What this task involves: Reproduce the data exactly.

Data lines:
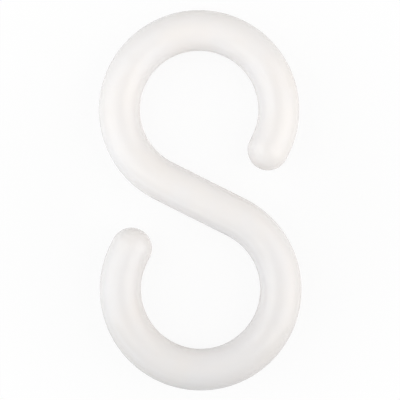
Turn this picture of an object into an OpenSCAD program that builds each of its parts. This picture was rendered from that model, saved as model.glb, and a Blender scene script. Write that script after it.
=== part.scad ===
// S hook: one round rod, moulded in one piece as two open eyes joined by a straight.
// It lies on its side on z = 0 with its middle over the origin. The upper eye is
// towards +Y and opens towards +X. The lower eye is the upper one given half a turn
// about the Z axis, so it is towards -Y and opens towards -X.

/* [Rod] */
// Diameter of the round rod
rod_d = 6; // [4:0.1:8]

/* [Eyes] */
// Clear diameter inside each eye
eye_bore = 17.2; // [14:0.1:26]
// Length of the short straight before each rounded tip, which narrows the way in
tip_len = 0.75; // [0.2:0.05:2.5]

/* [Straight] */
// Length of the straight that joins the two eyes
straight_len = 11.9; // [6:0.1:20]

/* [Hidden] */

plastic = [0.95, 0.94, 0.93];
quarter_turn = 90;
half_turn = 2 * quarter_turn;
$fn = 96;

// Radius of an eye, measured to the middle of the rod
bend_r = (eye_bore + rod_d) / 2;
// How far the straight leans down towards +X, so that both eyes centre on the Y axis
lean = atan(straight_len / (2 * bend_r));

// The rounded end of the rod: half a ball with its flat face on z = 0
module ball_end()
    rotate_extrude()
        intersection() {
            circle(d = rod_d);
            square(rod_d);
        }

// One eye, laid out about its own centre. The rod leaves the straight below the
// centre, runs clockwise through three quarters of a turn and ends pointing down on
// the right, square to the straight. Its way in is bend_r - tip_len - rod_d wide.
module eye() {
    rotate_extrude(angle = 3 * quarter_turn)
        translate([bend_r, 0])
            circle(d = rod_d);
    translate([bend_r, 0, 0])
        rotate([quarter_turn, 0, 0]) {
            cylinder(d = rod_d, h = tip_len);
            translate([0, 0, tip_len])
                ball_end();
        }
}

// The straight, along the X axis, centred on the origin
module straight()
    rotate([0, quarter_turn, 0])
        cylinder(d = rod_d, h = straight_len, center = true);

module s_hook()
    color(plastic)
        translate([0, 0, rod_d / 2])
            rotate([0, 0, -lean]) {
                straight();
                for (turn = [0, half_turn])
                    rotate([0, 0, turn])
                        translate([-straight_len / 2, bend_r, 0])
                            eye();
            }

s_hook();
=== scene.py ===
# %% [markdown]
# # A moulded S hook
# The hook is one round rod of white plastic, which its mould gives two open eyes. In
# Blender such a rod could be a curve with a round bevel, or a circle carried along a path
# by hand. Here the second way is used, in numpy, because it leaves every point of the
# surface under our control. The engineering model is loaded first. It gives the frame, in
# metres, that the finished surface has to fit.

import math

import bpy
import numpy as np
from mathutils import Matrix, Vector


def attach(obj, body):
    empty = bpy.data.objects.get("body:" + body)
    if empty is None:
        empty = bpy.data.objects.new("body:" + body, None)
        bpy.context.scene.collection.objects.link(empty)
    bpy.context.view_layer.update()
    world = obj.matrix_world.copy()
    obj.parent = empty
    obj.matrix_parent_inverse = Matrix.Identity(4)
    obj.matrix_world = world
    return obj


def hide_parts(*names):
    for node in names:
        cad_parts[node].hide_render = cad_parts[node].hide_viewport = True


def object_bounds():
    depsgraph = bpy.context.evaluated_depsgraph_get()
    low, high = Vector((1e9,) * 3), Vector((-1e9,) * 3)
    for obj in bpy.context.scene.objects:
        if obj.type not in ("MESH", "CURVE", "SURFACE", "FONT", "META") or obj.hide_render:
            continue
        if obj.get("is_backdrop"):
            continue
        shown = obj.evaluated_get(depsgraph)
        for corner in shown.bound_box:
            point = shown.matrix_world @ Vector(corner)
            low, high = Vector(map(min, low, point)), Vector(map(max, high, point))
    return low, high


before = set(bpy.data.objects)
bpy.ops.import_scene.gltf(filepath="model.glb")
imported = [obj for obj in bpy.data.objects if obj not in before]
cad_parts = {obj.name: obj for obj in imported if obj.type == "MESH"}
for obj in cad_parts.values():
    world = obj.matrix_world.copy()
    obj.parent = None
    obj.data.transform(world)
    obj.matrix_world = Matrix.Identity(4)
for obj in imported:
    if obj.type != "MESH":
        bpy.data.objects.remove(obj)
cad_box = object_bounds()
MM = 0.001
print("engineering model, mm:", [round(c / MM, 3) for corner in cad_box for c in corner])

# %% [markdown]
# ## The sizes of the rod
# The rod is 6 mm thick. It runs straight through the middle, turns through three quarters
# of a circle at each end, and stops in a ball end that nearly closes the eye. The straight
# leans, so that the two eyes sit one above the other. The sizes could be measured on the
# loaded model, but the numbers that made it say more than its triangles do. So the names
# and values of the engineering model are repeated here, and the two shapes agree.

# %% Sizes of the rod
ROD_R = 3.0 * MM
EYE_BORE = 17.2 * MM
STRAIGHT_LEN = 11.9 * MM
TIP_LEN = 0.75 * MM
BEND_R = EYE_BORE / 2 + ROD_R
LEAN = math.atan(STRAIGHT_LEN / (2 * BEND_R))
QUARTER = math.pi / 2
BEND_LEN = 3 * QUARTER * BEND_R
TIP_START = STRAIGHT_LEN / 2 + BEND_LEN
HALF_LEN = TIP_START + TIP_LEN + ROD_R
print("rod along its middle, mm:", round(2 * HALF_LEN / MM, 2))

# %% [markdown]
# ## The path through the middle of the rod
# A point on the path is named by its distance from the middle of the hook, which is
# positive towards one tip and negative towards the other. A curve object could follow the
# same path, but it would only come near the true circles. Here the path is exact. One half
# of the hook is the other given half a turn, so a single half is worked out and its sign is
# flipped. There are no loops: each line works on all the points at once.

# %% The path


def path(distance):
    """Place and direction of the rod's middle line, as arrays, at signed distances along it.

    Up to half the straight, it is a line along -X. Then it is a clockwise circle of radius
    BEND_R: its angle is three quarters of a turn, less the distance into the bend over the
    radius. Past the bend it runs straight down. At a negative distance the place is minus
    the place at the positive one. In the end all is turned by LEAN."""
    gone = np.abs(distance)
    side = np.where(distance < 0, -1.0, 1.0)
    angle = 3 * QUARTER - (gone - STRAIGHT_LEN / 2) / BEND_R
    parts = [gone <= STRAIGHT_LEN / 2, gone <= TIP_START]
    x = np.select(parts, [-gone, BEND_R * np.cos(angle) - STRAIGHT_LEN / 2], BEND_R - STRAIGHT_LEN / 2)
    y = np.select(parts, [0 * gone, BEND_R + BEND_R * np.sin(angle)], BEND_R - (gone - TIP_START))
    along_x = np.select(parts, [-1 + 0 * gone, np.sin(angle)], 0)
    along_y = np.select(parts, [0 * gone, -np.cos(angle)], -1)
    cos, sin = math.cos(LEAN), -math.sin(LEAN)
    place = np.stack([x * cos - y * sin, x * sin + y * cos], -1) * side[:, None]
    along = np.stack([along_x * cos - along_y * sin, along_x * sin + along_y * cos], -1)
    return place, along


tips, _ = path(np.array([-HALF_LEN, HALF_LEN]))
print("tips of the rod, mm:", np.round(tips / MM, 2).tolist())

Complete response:
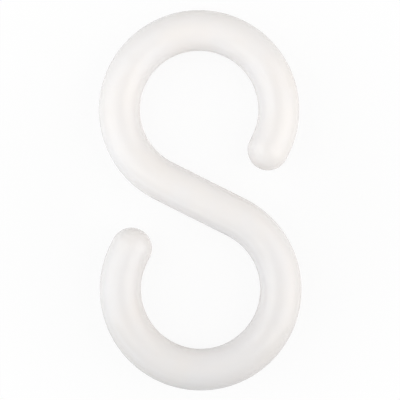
Turn this picture of an object into an OpenSCAD program that builds each of its parts. This picture was rendered from that model, saved as model.glb, and a Blender scene script. Write that script after it.
=== part.scad ===
// S hook: one round rod, moulded in one piece as two open eyes joined by a straight.
// It lies on its side on z = 0 with its middle over the origin. The upper eye is
// towards +Y and opens towards +X. The lower eye is the upper one given half a turn
// about the Z axis, so it is towards -Y and opens towards -X.

/* [Rod] */
// Diameter of the round rod
rod_d = 6; // [4:0.1:8]

/* [Eyes] */
// Clear diameter inside each eye
eye_bore = 17.2; // [14:0.1:26]
// Length of the short straight before each rounded tip, which narrows the way in
tip_len = 0.75; // [0.2:0.05:2.5]

/* [Straight] */
// Length of the straight that joins the two eyes
straight_len = 11.9; // [6:0.1:20]

/* [Hidden] */

plastic = [0.95, 0.94, 0.93];
quarter_turn = 90;
half_turn = 2 * quarter_turn;
$fn = 96;

// Radius of an eye, measured to the middle of the rod
bend_r = (eye_bore + rod_d) / 2;
// How far the straight leans down towards +X, so that both eyes centre on the Y axis
lean = atan(straight_len / (2 * bend_r));

// The rounded end of the rod: half a ball with its flat face on z = 0
module ball_end()
    rotate_extrude()
        intersection() {
            circle(d = rod_d);
            square(rod_d);
        }

// One eye, laid out about its own centre. The rod leaves the straight below the
// centre, runs clockwise through three quarters of a turn and ends pointing down on
// the right, square to the straight. Its way in is bend_r - tip_len - rod_d wide.
module eye() {
    rotate_extrude(angle = 3 * quarter_turn)
        translate([bend_r, 0])
            circle(d = rod_d);
    translate([bend_r, 0, 0])
        rotate([quarter_turn, 0, 0]) {
            cylinder(d = rod_d, h = tip_len);
            translate([0, 0, tip_len])
                ball_end();
        }
}

// The straight, along the X axis, centred on the origin
module straight()
    rotate([0, quarter_turn, 0])
        cylinder(d = rod_d, h = straight_len, center = true);

module s_hook()
    color(plastic)
        translate([0, 0, rod_d / 2])
            rotate([0, 0, -lean]) {
                straight();
                for (turn = [0, half_turn])
                    rotate([0, 0, turn])
                        translate([-straight_len / 2, bend_r, 0])
                            eye();
            }

s_hook();
=== scene.py ===
# %% [markdown]
# # A moulded S hook
# The hook is one round rod of white plastic, which its mould gives two open eyes. In
# Blender such a rod could be a curve with a round bevel, or a circle carried along a path
# by hand. Here the second way is used, in numpy, because it leaves every point of the
# surface under our control. The engineering model is loaded first. It gives the frame, in
# metres, that the finished surface has to fit.

import math

import bpy
import numpy as np
from mathutils import Matrix, Vector


def attach(obj, body):
    empty = bpy.data.objects.get("body:" + body)
    if empty is None:
        empty = bpy.data.objects.new("body:" + body, None)
        bpy.context.scene.collection.objects.link(empty)
    bpy.context.view_layer.update()
    world = obj.matrix_world.copy()
    obj.parent = empty
    obj.matrix_parent_inverse = Matrix.Identity(4)
    obj.matrix_world = world
    return obj


def hide_parts(*names):
    for node in names:
        cad_parts[node].hide_render = cad_parts[node].hide_viewport = True


def object_bounds():
    depsgraph = bpy.context.evaluated_depsgraph_get()
    low, high = Vector((1e9,) * 3), Vector((-1e9,) * 3)
    for obj in bpy.context.scene.objects:
        if obj.type not in ("MESH", "CURVE", "SURFACE", "FONT", "META") or obj.hide_render:
            continue
        if obj.get("is_backdrop"):
            continue
        shown = obj.evaluated_get(depsgraph)
        for corner in shown.bound_box:
            point = shown.matrix_world @ Vector(corner)
            low, high = Vector(map(min, low, point)), Vector(map(max, high, point))
    return low, high


before = set(bpy.data.objects)
bpy.ops.import_scene.gltf(filepath="model.glb")
imported = [obj for obj in bpy.data.objects if obj not in before]
cad_parts = {obj.name: obj for obj in imported if obj.type == "MESH"}
for obj in cad_parts.values():
    world = obj.matrix_world.copy()
    obj.parent = None
    obj.data.transform(world)
    obj.matrix_world = Matrix.Identity(4)
for obj in imported:
    if obj.type != "MESH":
        bpy.data.objects.remove(obj)
cad_box = object_bounds()
MM = 0.001
print("engineering model, mm:", [round(c / MM, 3) for corner in cad_box for c in corner])

# %% [markdown]
# ## The sizes of the rod
# The rod is 6 mm thick. It runs straight through the middle, turns through three quarters
# of a circle at each end, and stops in a ball end that nearly closes the eye. The straight
# leans, so that the two eyes sit one above the other. The sizes could be measured on the
# loaded model, but the numbers that made it say more than its triangles do. So the names
# and values of the engineering model are repeated here, and the two shapes agree.

# %% Sizes of the rod
ROD_R = 3.0 * MM
EYE_BORE = 17.2 * MM
STRAIGHT_LEN = 11.9 * MM
TIP_LEN = 0.75 * MM
BEND_R = EYE_BORE / 2 + ROD_R
LEAN = math.atan(STRAIGHT_LEN / (2 * BEND_R))
QUARTER = math.pi / 2
BEND_LEN = 3 * QUARTER * BEND_R
TIP_START = STRAIGHT_LEN / 2 + BEND_LEN
HALF_LEN = TIP_START + TIP_LEN + ROD_R
print("rod along its middle, mm:", round(2 * HALF_LEN / MM, 2))

# %% [markdown]
# ## The path through the middle of the rod
# A point on the path is named by its distance from the middle of the hook, which is
# positive towards one tip and negative towards the other. A curve object could follow the
# same path, but it would only come near the true circles. Here the path is exact. One half
# of the hook is the other given half a turn, so a single half is worked out and its sign is
# flipped. There are no loops: each line works on all the points at once.

# %% The path


def path(distance):
    """Place and direction of the rod's middle line, as arrays, at signed distances along it.

    Up to half the straight, it is a line along -X. Then it is a clockwise circle of radius
    BEND_R: its angle is three quarters of a turn, less the distance into the bend over the
    radius. Past the bend it runs straight down. At a negative distance the place is minus
    the place at the positive one. In the end all is turned by LEAN."""
    gone = np.abs(distance)
    side = np.where(distance < 0, -1.0, 1.0)
    angle = 3 * QUARTER - (gone - STRAIGHT_LEN / 2) / BEND_R
    parts = [gone <= STRAIGHT_LEN / 2, gone <= TIP_START]
    x = np.select(parts, [-gone, BEND_R * np.cos(angle) - STRAIGHT_LEN / 2], BEND_R - STRAIGHT_LEN / 2)
    y = np.select(parts, [0 * gone, BEND_R + BEND_R * np.sin(angle)], BEND_R - (gone - TIP_START))
    along_x = np.select(parts, [-1 + 0 * gone, np.sin(angle)], 0)
    along_y = np.select(parts, [0 * gone, -np.cos(angle)], -1)
    cos, sin = math.cos(LEAN), -math.sin(LEAN)
    place = np.stack([x * cos - y * sin, x * sin + y * cos], -1) * side[:, None]
    along = np.stack([along_x * cos - along_y * sin, along_x * sin + along_y * cos], -1)
    return place, along


tips, _ = path(np.array([-HALF_LEN, HALF_LEN]))
print("tips of the rod, mm:", np.round(tips / MM, 2).tolist())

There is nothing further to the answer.